Alternative territorial imaginations, alternative anthems

However, the idea of a homogenous Indian state does get ruptured by contradictory impulses or alternative imaginaries of region and land. In the case of Tamil Nadu, an enhanced pride in the Tamil language and culture that was generated through the political movements within the state, led to demands for a separate Tamil nation and of the state declaring a state anthem of its own in 1970. The corporeal practice and affective tremor of this anthem called Tamilttay Vazhthu, sung every day in schools and in occasions such as state legislature functions in Tamil Nadu, is unique and seen as distinct from that of Jana Gana Mana in the southern state.

The few other states in India that have their own state anthem are Andhra Pradesh, Telangana, Karnataka, Kerala, Assam and Orissa. Although these state anthems mirror the popular Bharat mata imagery, there is still a well-developed consciousness of an alternative identity asserted through them. With an understanding that none of these alternative nationalisms are less valid than that of a homogenising Indian nationalism, these assertions and ruptures demand questions about the layered nature of ‘Indian-ness’. Who is Indian and how is Indian-ness to be expressed? Is standing up for the anthem the only way to display one’s relationship with the nation?

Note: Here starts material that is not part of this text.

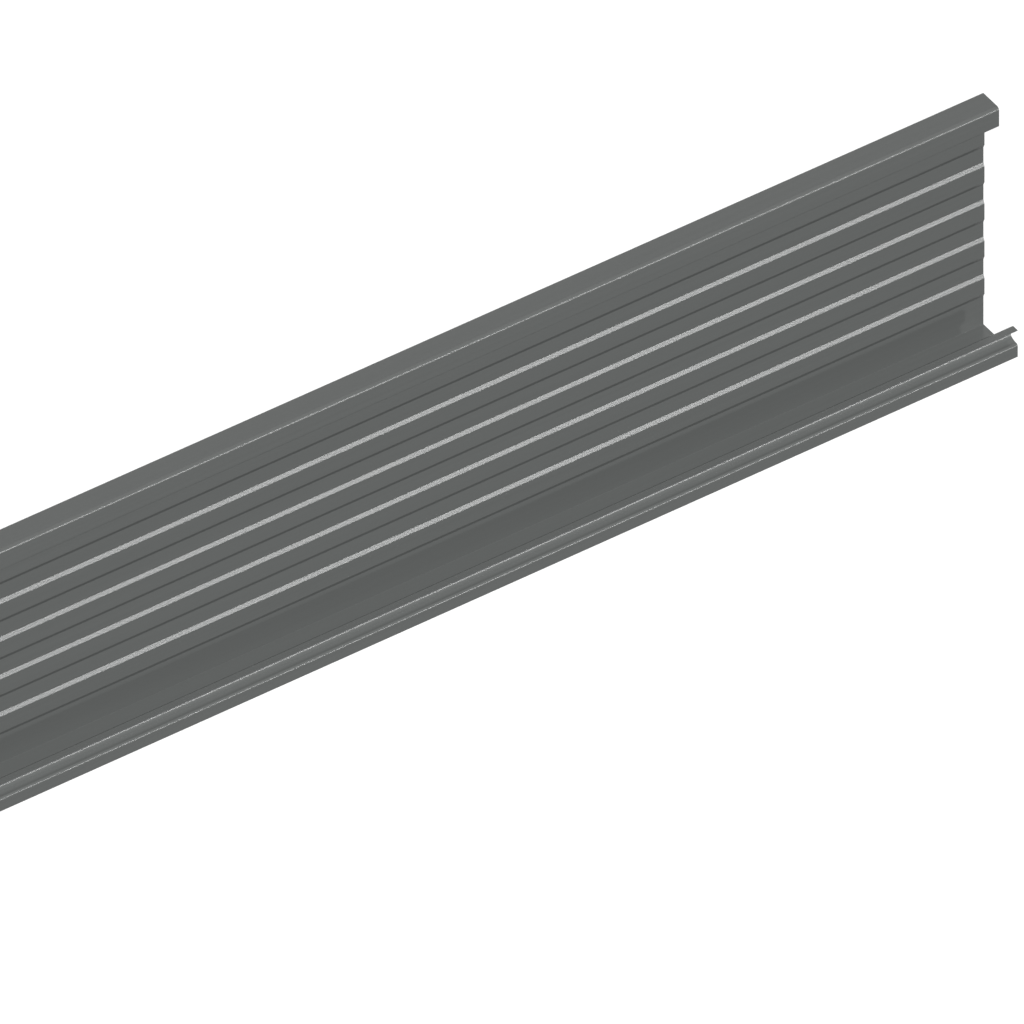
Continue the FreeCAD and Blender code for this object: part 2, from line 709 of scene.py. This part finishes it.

While the complete repercussions of the latest SC ruling are yet to manifest themselves, one can say that the ruling solidifies normative conceptions of how patriotism is to be performed, suffocating the several performative ‘others’. In this scenario, while one may be chanting “...jaya jaya jaya jaya he, Tagore’s song will remain a requiem for a dream.

Parvathi Ramanathan is a research scholar in the department of theatre and performance studies at Jawaharlal Nehru University.